Asia:
China May data to show stable growth as exports stay solid
China’s economy is likely to have remained on a stable footing in May, buoyed by solid gains in trade and investment as economic ties with the United States take a positive turn and infrastructure spending cushions domestic growth. A Reuters poll of indicators from trade and industrial output to loans and property investment, is expected to show that economic growth held up nicely into the second quarter, defying worries of a sharp slowdown. Beijing has curbed lending to avert bubbles and debt risks, but tougher regulations have raised concerns the measures could go too far and hurt growth. Economists, however, said they felt reassured by positive signals from the top leaders of China and the United States that a trade war between the two economic power-houses was avoidable. “We used to be worried about the negative impact of possible trade frictions on China’s exports to the United States, but now that fear has eased,” said Yan Ling, a Shenzhen-based analyst with China Merchant Securities. “We now think it will be more about increasing U.S. imports to China.” In sign of progress, China and the United States agreed in May to take action by mid-July to increase access for U.S. financial firms and expand trade in beef and chicken among other steps as part of Washington’s drive to cut its trade deficit with Beijing.

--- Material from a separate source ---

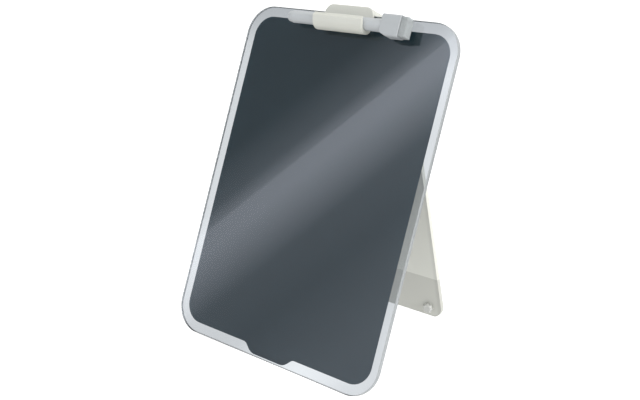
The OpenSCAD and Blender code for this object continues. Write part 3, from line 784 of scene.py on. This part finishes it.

http://www.reuters.com/article/us-china-economy-data-idUSKBN18W16G
Europe:
Amount of euro zone bonds with sub-zero yields hits 2017 high
The amount of euro zone government debt with negative yields has risen to its highest level so far this year after France elected a president seen as relatively market-friendly and the European Central Bank’s bond-buying scheme keeps borrowing costs low. Tradeweb data released on Monday showed nearly 46 percent of the more than 7 trillion euros ($8 trillion) of the bloc’s government debt had yields below zero at the end of May. Analysts said France’s voting for centrist Emmanuel Macron as president in May allowed shorter-dated bond yields in the euro zone’s second biggest economy to drop. Added to that, the ECB’s bond-buying scheme and the view that the bank is unlikely to rush into scaling back purchases even as growth picks up is putting persistent downward pressure on yields. “One thing that may have helped that statistic is that political risk out of France has been priced out and allowed a bigger share of bonds in this market, one of the biggest in the euro zone, to trade negative,” Mizuho rates strategist Antoine Bouvet said. Of about 7.3 trillion euros of debt in the system, about 3.3 trillion yielded less than zero at the end of last month, according to Tradeweb. That is highest share since December and is up from around 44 percent at the end of April. Tradeweb’s data shows almost 27 percent of euro zone government bonds yield less than the ECB’s deposit rate of minus 0.4 percent, also the highest share since December.
http://www.reuters.com/article/eurozone-bonds-yields-idUSL8N1J21XE
U.S.:
U.S. Stocks Slip From Records as Oil, Dollar Slump: Markets Wrap
U.S. stocks retreated from records, while Treasuries fell with the dollar a markets shrugged off the latest terror attacks in the U.K. Crude slumped. The S&P 500 Index edged lower after closing at an all-time high, with commodity producers leading declines. The group also weighed on European equities, as zinc and tin led base metals lower. Markets were closed for a public holiday in a number of European countries including Germany, Norway and Ireland. Mexico’s peso traded at the strongest level in seven months. Oil erased gains sparked by a political spat between several energy-producing nations in the Middle East. The red day across many commodities reflects ongoing uncertainty about the demand for raw materials, with the bearish sentiment toward copper firming up and signs of ample supply in metals like zinc. The key for the assets may be how investors gauge the strength of global economic growth and its ability to withstand rising borrowing costs or an end to the era of easy central bank cash.